NASA's newly launched IMAP mission is set to tell us more about the boundary between our Solar System and interstellar space than ever before

- by JONATHAN O'CALLAGHAN

THE QUEST TO FIND THE EDGE OF THE SOLAR SYSTEM

Earth exists in a bubble. Our atmosphere forms a protective barrier between everything on the planet's surface and the near-empty vastness of space. But it's not the only bubble Earth sits inside. Beyond our familiar atmospheric cocoon lies a much larger bubble, an invisible boundary carved by the Sun itself.

This bubble, known as the heliosphere, is enormous. It encompasses the entire Solar System, spanning such a vast distance that only two spacecraft have ever managed to leave it. Launched in 1977, NASA's Voyager 1 and 2 passed beyond the heliosphere into interstellar space – the region between stars – in 2012 and 2018 respectively. They're the first man-made objects to ever travel beyond the Sun's protective bubble, and are still transmitting data about the charged particles and plasma waves that can be found there.

But astronomers want to learn more about the heliosphere and what lies beyond it. What's its exact size and shape? How do solar particles emitted by the Sun interact with interstellar space once they pass through it?
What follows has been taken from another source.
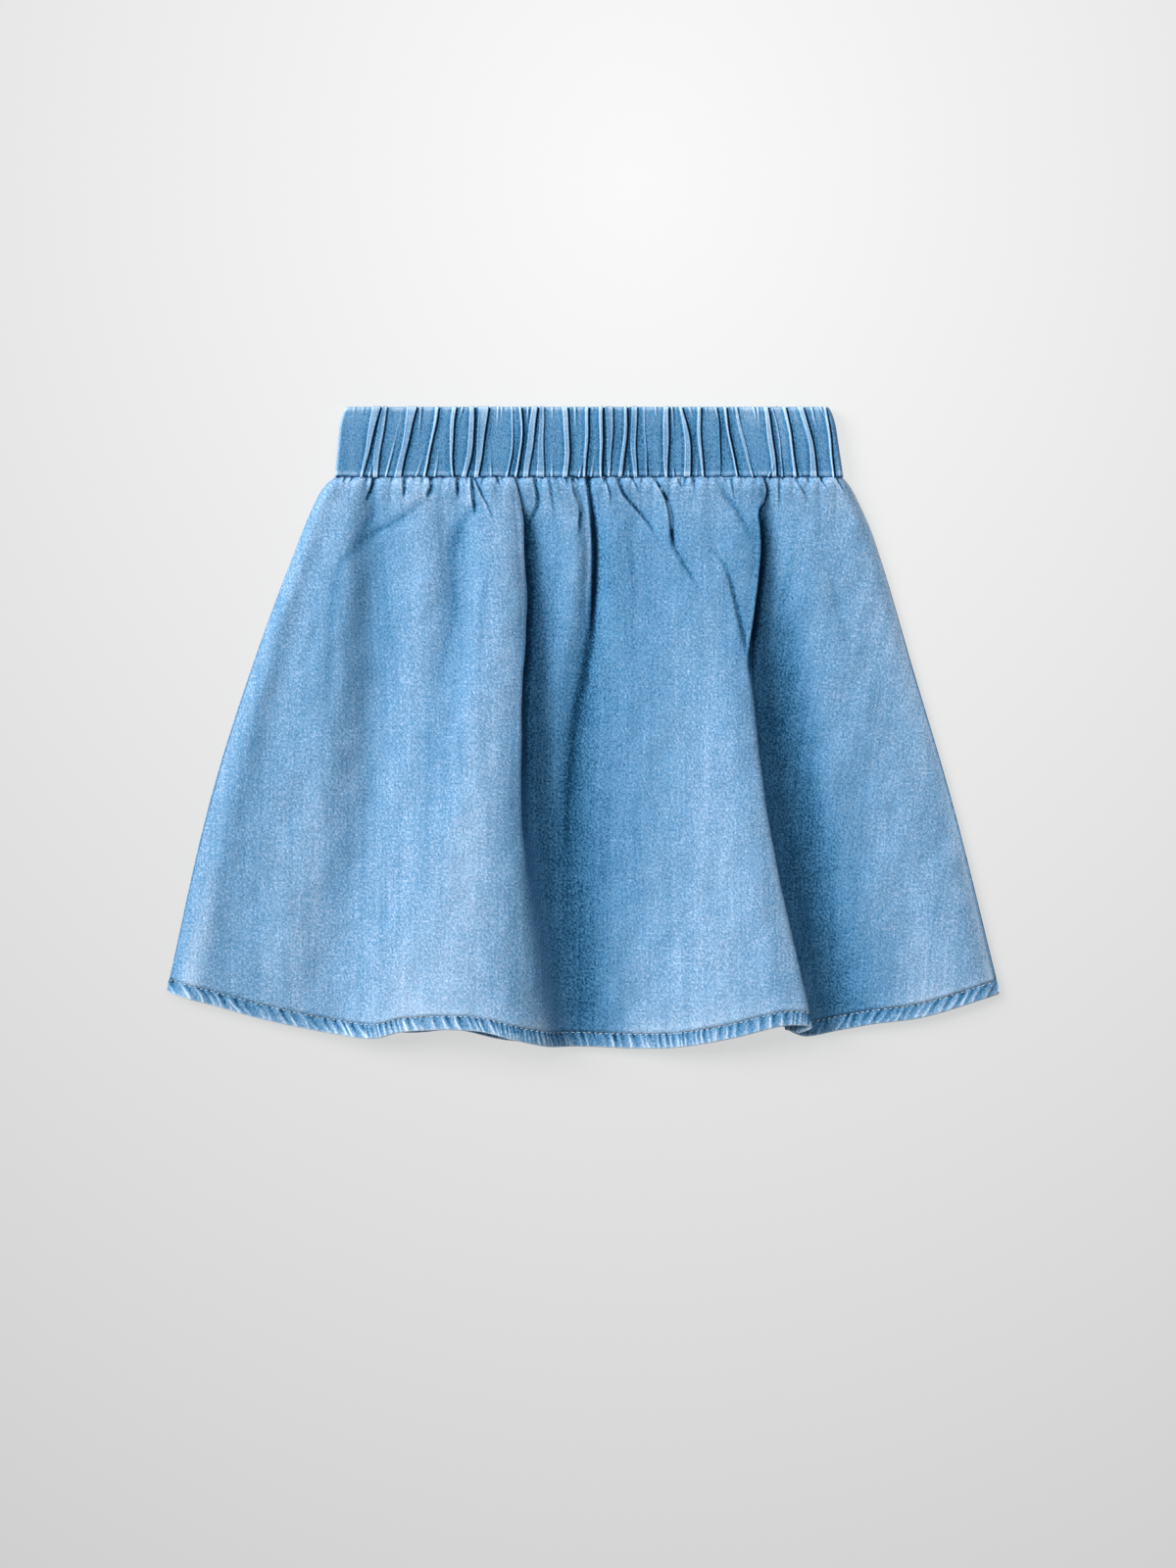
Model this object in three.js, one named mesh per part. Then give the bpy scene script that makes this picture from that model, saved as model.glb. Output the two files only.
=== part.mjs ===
// Child's circle skirt in light denim, with an elastic waistband and a narrow turned hem.
// It lies face up on a table: +X to the right, +Y towards the waist, +Z up, in millimetres.
// The origin is under the middle of its outline, on the table.
import * as THREE from 'three';

// Overall sizes
const BAND_HEIGHT = 33.5;      // depth of the elastic waistband
const SKIRT_LENGTH = 271.2;    // longest drop, from the waist seam to the hem's edge
const HEM_DEPTH = 7;           // depth of the turned hem
const SEAM_GAP = 0.3;          // between pieces that are sewn together
const HEM_GAP = 0.5;           // between a panel and its hem, where the cloth is folded sharply
const CLOTH = 1;               // wall of one layer of cloth
const HEM_CLOTH = 2;           // wall of the hem, where the cloth is turned twice
const BAND_THICK = 3;          // cloth, elastic and cloth
const BAND_ROUND = 1.2;        // radius of the band's long edges
const WAIST_Y = (SKIRT_LENGTH - BAND_HEIGHT) / 2;

// The band's side edges, at its top edge and at the waist seam
const BAND_LEFT = { top: -114.8, seam: -117.9 };
const BAND_RIGHT = { top: 118.6, seam: 123.5 };
const BAND_END_THIN = 0.55;    // share of the thickness left at the very ends
const BAND_END_REACH = 0.06;   // share of the half width over which the ends thin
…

And how effective is it at protecting us from the high-energy cosmic rays coming in from outside?

"We're still putting together a lot of pieces about how the local interstellar medium really interacts with the heliosphere," says Dr Ralph McNutt, a physicist at Johns Hopkins University Applied Physics Laboratory (JHUAPL) in Maryland, in the US.

It's hoped a new $782 million (£580 million) NASA mission will help put more of those pieces together. The Interstellar Mapping and Acceleration Probe (IMAP) spacecraft was launched on 24 September 2025. And instead of spending decades travelling to the edge of the heliosphere, over the next few months it'll travel to a position about 1.5 million kilometres (one million miles) from Earth called Lagrange Point 1 (L1). Once there, unhindered by interference from Earth, IMAP can carry out its purpose: study the heliosphere, from afar.